Let me provide a breakdown of what a typical university student could buy with $286—and this may reflect some of my interests when I was at university. It is two weeks of rent; 524 packets of noodles; 1,310 pens; 149 cans of Red Bull energy drink; 81.87 litres of beer; or 5.7 litres of Bundaberg Rum. Labor and the Greens like to jump up and down, huffing and puffing about student poverty. They like to pontificate about the rights of individuals to associate and have their voices heard, particularly when it applies to their trade union paymasters.

One might think that taxing university students $286 a year and diverting those funds to organisations and services that students may not want and do not use would outrage senators opposite.    But you would be wrong. The SSAF represents an attack on the fundamental freedom of association. Yet Labor, the Greens and their comrades in the National Union of Students feel no hesitation in pilfering from students to fund their own leftist propaganda machine. Let us be clear, that is exactly what the SSAF does.

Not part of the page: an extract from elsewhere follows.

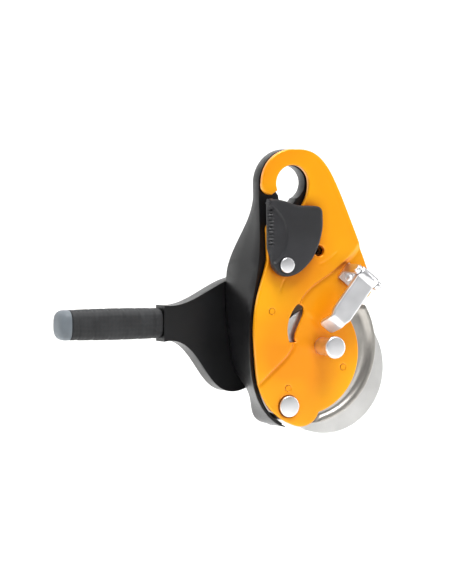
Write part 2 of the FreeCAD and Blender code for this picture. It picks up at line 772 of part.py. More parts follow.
def build():
    """Every named subcomponent."""
    nodes = {
        "back_shell": back_shell(),
        "rear_cover": rear_cover(),
        "friction_plate": friction_plate(),
        "friction_pins": Part.makeCompound(friction_pins()),
        "cam_axle": cam_axle(),
        "axle_nut": axle_nut(),
        "cam_stop_pin": rod(cam_stop_at(), cam_stop_r, cam_back - flange_t * 0.6, drive_front),
        "cover_screws": Part.makeCompound(cover_screws()),
        "lock_insert": tube(lock_screw, lock_insert_r, lock_thread_r, body_front, body_front + lock_insert_len),
        "shaft_bush": tube(hub, shaft_r + running + shaft_bush_t, shaft_r + running, cover_front, body_back),
        "return_spring": return_spring(),
        "cam": cam(),
        "cam_bush": tube(axle, axle_r + running + bush_t, axle_r + running, cam_front, cam_back),
        "drive_pin": rod(drive_pin, drive_pin_r, cam_back - 6, drive_front + 1 + drive_t),
        "catch_pin": rod(catch_at(), catch_pin_r, cam_front + 0.5, cam_back - 0.5),
        "catch": catch(),
        "side_plate": side_plate(),
        "plate_bush": tube(axle, axle_r + running + bush_t, axle_r + running, recess_floor, plate_back),
        "brake_flange": brake_flange(),
        "liner_rivets": Part.makeCompound(
            [rod(place, rivet_r, plate_front, liner_back) for place in liner_rivets_at()[:1]]
            + [rod(place, rivet_r, recess_floor, liner_back) for place in liner_rivets_at()[1:]]
        ),
        "brake_post": brake_post(),
        "brake_bracket": brake_bracket(),
        "bracket_rivets": Part.makeCompound(rivets(bracket_rivets_at(), recess_floor - foot_t, plate_back, 0.8)),
        "brake_pin": brake_pin(),
        "brake_gate": brake_gate(),
        "gate_rivet": gate_rivet(),
        "gate_spring": gate_spring(),
        "safety_gate": safety_gate(),
        "handle_arm": handle_arm(),
        "handle_grip": handle_grip(),
        "handle_cap": handle_cap(),
        "handle_shaft": handle_shaft(),
        "drive_cam": drive_cam(),
        "handle_button": handle_button(),
        "button_spring": button_spring(),
    }
    os.makedirs("parts", exist_ok=True)
    for name, shape in nodes.items():
        shape.exportStep(f"parts/{name}.step")
        print(name, len(shape.Solids), shape.isValid(), round(shape.Volume))


build()
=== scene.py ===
import json
import math

import bmesh
import bpy
import numpy as np
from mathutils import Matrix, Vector
from mathutils.geometry import delaunay_2d_cdt


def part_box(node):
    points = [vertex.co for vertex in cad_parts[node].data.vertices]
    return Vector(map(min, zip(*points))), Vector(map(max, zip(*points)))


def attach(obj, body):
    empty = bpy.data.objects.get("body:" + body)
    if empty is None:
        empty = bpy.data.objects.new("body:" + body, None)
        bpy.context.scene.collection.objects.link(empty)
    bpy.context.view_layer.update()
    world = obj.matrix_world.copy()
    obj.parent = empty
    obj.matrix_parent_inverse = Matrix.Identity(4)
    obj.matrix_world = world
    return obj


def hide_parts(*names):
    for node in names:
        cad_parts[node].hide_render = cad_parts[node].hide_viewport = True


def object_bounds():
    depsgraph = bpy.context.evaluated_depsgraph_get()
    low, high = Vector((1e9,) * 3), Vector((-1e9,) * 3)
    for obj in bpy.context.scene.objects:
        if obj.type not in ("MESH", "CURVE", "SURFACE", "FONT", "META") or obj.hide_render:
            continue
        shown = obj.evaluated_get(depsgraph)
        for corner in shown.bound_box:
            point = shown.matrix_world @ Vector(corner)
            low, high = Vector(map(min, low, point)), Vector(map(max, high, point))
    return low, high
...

Technically, there may be prohibitions on spending SSAF funds for political purposes, but there are always ways for a Labor politician to dodgy the books. They start them young. Last year, at the University of Melbourne, we saw allegations that the student union used SSAF funds to help stage a launch by the Leader of the Opposition, Mr Bill Shorten, and Senator Carr for Labor's scare campaign against the government's most excellent higher education reforms—a shameful example of partisan politics being played with student money. But that is nothing compared to the shenanigans that have been exposed in the National Union of Students.

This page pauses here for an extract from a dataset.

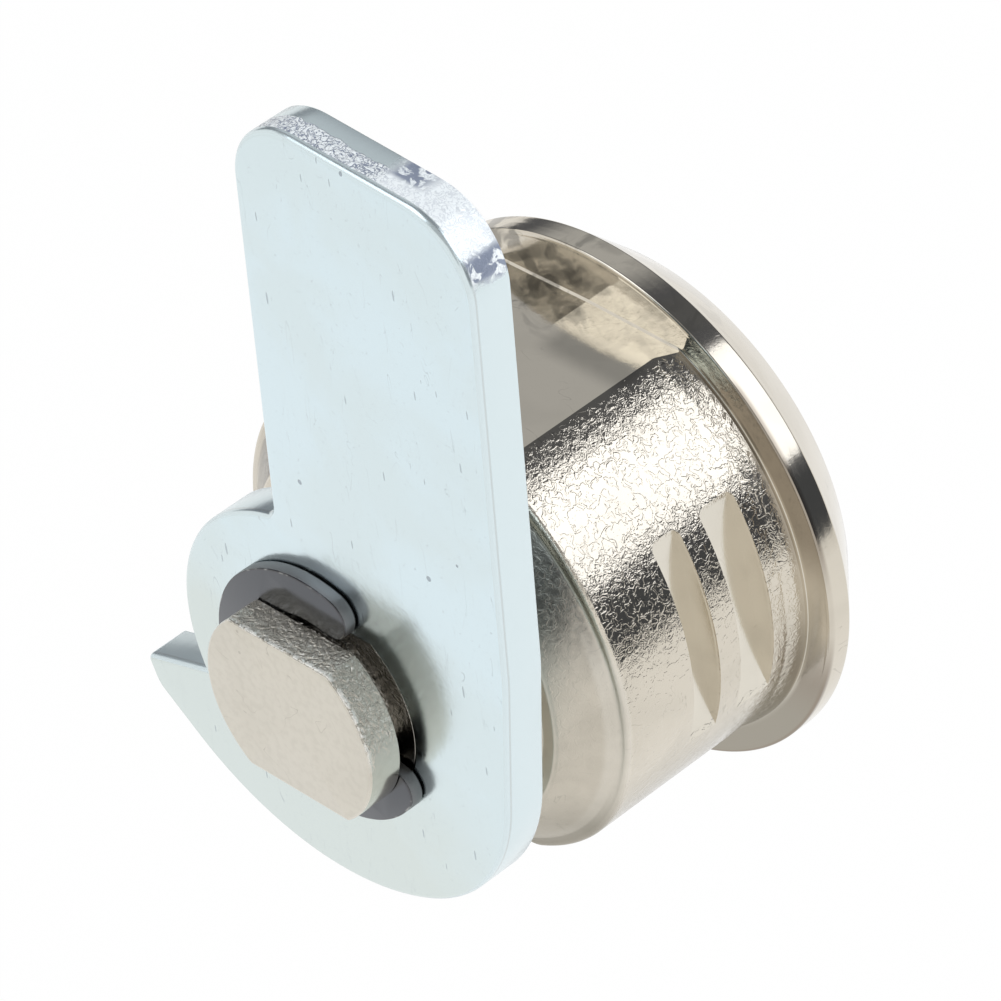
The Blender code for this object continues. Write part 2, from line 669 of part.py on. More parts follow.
def wafer_outline(index):
    """Outline of one wafer: two arcs flush with the plug, straight sides and an ear."""
    radius = PLUG_RADIUS - WAFER_CLEARANCE
    edge_deg = degrees(acos(WAFER_HALF_WIDTH / radius))
    top = arc((0, 0), radius, edge_deg, 180.0 - edge_deg)
    foot = arc((0, 0), radius, 180.0 + edge_deg, 360.0 - edge_deg)
    ear = [(WAFER_HALF_WIDTH, EAR_FOOT), (EAR_REACH, EAR_FOOT), (EAR_REACH, EAR_TOP),
           (WAFER_HALF_WIDTH, EAR_TOP)]
    side = wafer_side(index)
    return [(side * x, z) for x, z in top + foot + ear]


def make_wafer(index, material, plug):
    """One wafer, with a key window at the height of its code."""
    middle = wafer_y(index)
    half = WAFER_THICKNESS / 2
    body = plate([wafer_outline(index)], middle - half, middle + half)
    name = f"wafer_{index + 1}"
    wafer = add_object(name, body, material, plug, (0.0, middle, 0.0))
    foot = -WAFER_WINDOW_FOOT + WAFER_CODES[index % len(WAFER_CODES)] * WAFER_CODE_STEP
    window = rectangle(-WAFER_WINDOW_HALF_WIDTH, WAFER_WINDOW_HALF_WIDTH, foot, WAFER_WINDOW_TOP)
    opening = plate([window], middle - WAFER_THICKNESS, middle + WAFER_THICKNESS)
    cut(wafer, opening, f"cutter_{name}_window")
    return wafer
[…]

The National Union of Student, funded by student union affiliation fees, almost entirely appropriated through the SSAF, is in a very dismal, dire and dodgy financial situation—not too dissimilar to how the Labor Party left the Australian budget when they lost office in 2013. Young or old, Labor politicians certainly know how to do debt and deficit well. They may train them young but they never learn.

An audit report leaked in December last year revealed that the NUS had sustained deficits of $192,000 in 2011-12; $78,000 in 2012-13; and $95,000 in 2013-14—$366,000 over three years. These shocking losses are due to the waste and mismanagement of successive Labor student office bearers. I note that the executive did not advertise this fact when they appeared before a Senate select committee recently. Now they have squandered all of that student money, the NUS executive has no idea how to fix the mess it has made. The parallels to their federal counterparts are eerily familiar. Former president of the NUS Deanna Taylor stated that the NUS is unlikely to exist within a few years if its finances cannot be rectified—and that would be a shame. Former general secretary Isabelle Kingshott was far more forthright, saying that the NUS is up the proverbial creek without a paddle.

In the wake of these findings, the NUS has scrambled to cut its costs and tried to persuade the 20 out of the 39 Australian student unions still affiliated to the organisation to maintain their affiliation fees at current levels. This crisis has also exposed the worst of the Left's hypocrisy. At its most recent national conference, the NUS removed funding for its national Aboriginal and Torres Strait Islander, international students and disabilities officers. Then, this year, the new NUS executive have started off on a junket around the country. They have travelled to Canberra, Brisbane, Hobart, Perth, Sydney, Adelaide, Armidale and Newcastle on an extravagant, student-funded junket. Rather than representing students as claimed, executive members—all active in the Labor Party—have taken the opportunity to engage in partisan campaign events against the coalition and to have a holiday at students' expense. This shameful behaviour only further highlights the moral deficiency in taxing students and limiting their freedom through the SSAF.

In my first speech, I made a commitment to introduce a private senator's bill to abolish SSAF. Since that time, I have consulted with my colleagues and other stakeholders and will continue to do so on the best way to achieve that. I know that I am not allowed to use props—and I will not, Mr Deputy President—but I have a draft bill here.

Senator Smith interjecting—

Senator Smith, I will not do that. I do not want to infringe the standing orders. In the coming sitting weeks, once the consultation on the draft bill is finished, I intend to give notice to introduce a bill with the aim of abolishing the Labor-Greens SSAF and re-establishing voluntary student unionism as implemented by the Howard government. I thank the Senate Procedure Office for their drafting assistance to date and for providing advice on how to progress this matter. I commend the work of my fellow freedom lovers in the Young Liberal Movement and the Australian Liberal Students' Federation to restore voluntary student unionism and welcome their continued calls for the abolition of the SSAF. Freedom of association and liberty of the individual are not abstracts. Freedom and liberty are core definitions—indeed, the pillars of a free society. While SSAF exists, students neither have freedom nor liberty.